This week, the U.S. Poultry & Egg Association, the National Chicken Council, and the National Turkey Federation, will host a U.S. Poultry Industry Sustainability Workshop on May 24-25 in Atlanta. Invited attendees included key poultry integrators, retailers, food service companies and restaurants. They have shut the doors, however, to any groups advocating to create sustainable solutions with regard to workers, farmers and animal welfare.
The current trend to keep stakeholders and consumers in the dark through ag-gag policies and through exclusion, such as at this meeting, will only further work to degrade trust between the public and the poultry industry. A diverse collection of organizations banded together this week through a joint statement to request that the sustainability workshop and any future such discussion open their doors to a more collaborative process whereby those most impacted by the poultry industry are included in the discussion shaping the future, not just for the industry, but for our food and farming system.
The poultry industry has had a poor track record on three major areas of public concern: workers, farmers and animal welfare. A week does not go by without an abuse story reaching headlines. These come from a range of organizations with different interests, from Oxfam America exposing processing workers wearing diapers because they don’t get bathroom breaks, to RAFI’s work to show injustices to the farmers, to Compassion in World Farming’s work to expose inhumane treatment of chickens. The signals are clear: The poultry industry is in serious public relations trouble. Is this “sustainability workshop” nothing more than a masked effort to get ahead of these troubled waters rather than a true effort to solve these very real and serious problems facing the poultry industry?

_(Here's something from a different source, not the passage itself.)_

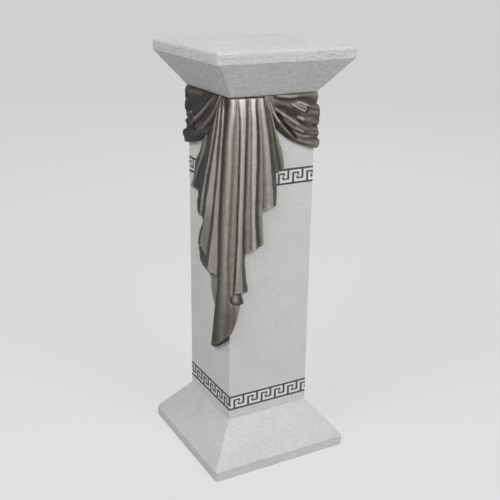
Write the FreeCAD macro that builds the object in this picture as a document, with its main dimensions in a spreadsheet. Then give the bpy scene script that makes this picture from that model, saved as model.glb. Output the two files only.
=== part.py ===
import FreeCAD, Part
import math
import os
import Sketcher

# Pedestal column: a hollow-cast square base, shaft and capital, two key-pattern bands let into the
# shaft, and a gathered cloth cast in relief, which hangs over the front corner (-X, -Y) and swags
# round the two side corners to the back corner (+X, +Y).
# Millimetres, +Z up, the origin on the floor at the middle of the base. The front face looks at -Y.

SIZES = [
    ("total_height", 800, "floor to top of capital"),
    ("shaft_side", 173, "outside width of shaft"),
    ("shaft_wall", 14, "cast wall of shaft"),
    ("shaft_corner_radius", 2, "rounding of shaft's upright corners"),
    ("base_side", 288, "outside width of base"),
    ("base_height", 91, "floor to foot of shaft"),
    ("base_lip_height", 20, "upright edge of base"),
    ("base_corner_radius", 6, "rounding of base's corners"),
    ("base_neck_ledge", 1, "base's top past shaft, each side"),
    ("base_rim", 22, "width of base's rim on the floor"),
    ("base_top_wall", 16, "thickness of base's top"),
    ("capital_side", 274, "outside width of capital"),
    ("capital_height", 82, "height of capital"),
    ("capital_lip_height", 20, "upright edge of capital"),
    ("capital_corner_radius", 6, "rounding of capital's corners"),
    ("capital_arris_radius", 6, "rounding of top edge"),
    ("capital_overhang", 3, "capital's neck past shaft, each side"),
    ("capital_slab", 22, "thickness of top slab"),
    ("capital_rim", 22, "wall of capital under the slab"),
    ("capital_floor_wall", 16, "thickness of capital's underside"),
    ("bed_thickness", 1.5, "plaster bed at each joint"),
    ("spigot_height", 30, "spigot's reach into shaft"),
    ("spigot_wall", 12, "wall of spigot"),
    ("spigot_clearance", 1.5, "gap round a spigot"),
    ("band_height", 32.5, "height of a key band"),
    ("band_thickness", 1.5, "thickness of a key band's strip"),
    ("lower_band_level", 125.25, "middle of lower band above floor"),
    ("upper_band_drop", 233.25, "middle of upper band below top"),
    ("drape_joint_gap", 0.5, "gap between drape and capital"),
    ("drape_top_relief", 4, "relief of drape at the joint line"),
    ("tail_drop", 484, "joint line to lowest tip of tail"),
    ("tail_edge_relief", 8, "relief in the tail's grooves"),
    ("tail_crown_rise", 8, "rise of a tail's pleat over its grooves"),
    ("swag_drop", 101, "joint line to lowest edge of a swag"),
    ("swag_edge_relief", 6, "relief in a swag's grooves"),
    ("swag_crown_rise", 7, "rise of a swag's fold over its grooves"),
]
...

Transparency and inclusion are critical to a sustainable food and farming system. Exclusion, on the other hand, leads to lack of trust and missed opportunities for the best outcome. Investors are increasingly watching how the food industry manages the risks in its supply chain, in particular animal welfare. The future of the industry relies on good management of these areas, and that will require a transparent and collaborative approach.
More than four years ago, the Coalition for Sustainable Egg Supply embarked on a similar process, one that ended in disaster for the egg industry. While the coalition defined five areas of sustainability (Animal Health and Well-Being, Food Safety and Quality, Environmental Impact, Worker Health and Safety, and Food Affordability), they, too, chose to exclude key groups that represented consumers’ concerns. The result was, when the study emerged from the coalition in favor of enriched cages, it was sharply rejected by consumer and animal welfare advocates. Today, more than 120 key food companies have gone against the coalition’s favoring of enriched cages, citing clear scientific and consumer rejection of cages. As the poultry industry embarks on a similar process as the egg industry, it would seem best practice to include, rather than exclude, groups from each of these sectors to ensure the best outcome.
If the industry does truly wish to sustain itself and be sustainable, it must consider a more collaborative process. Sustainability of the industry does not mean business as usual or speaking in an echo chamber. It means working collaboratively toward a truly sustainable practice, even when everyone is not in agreement.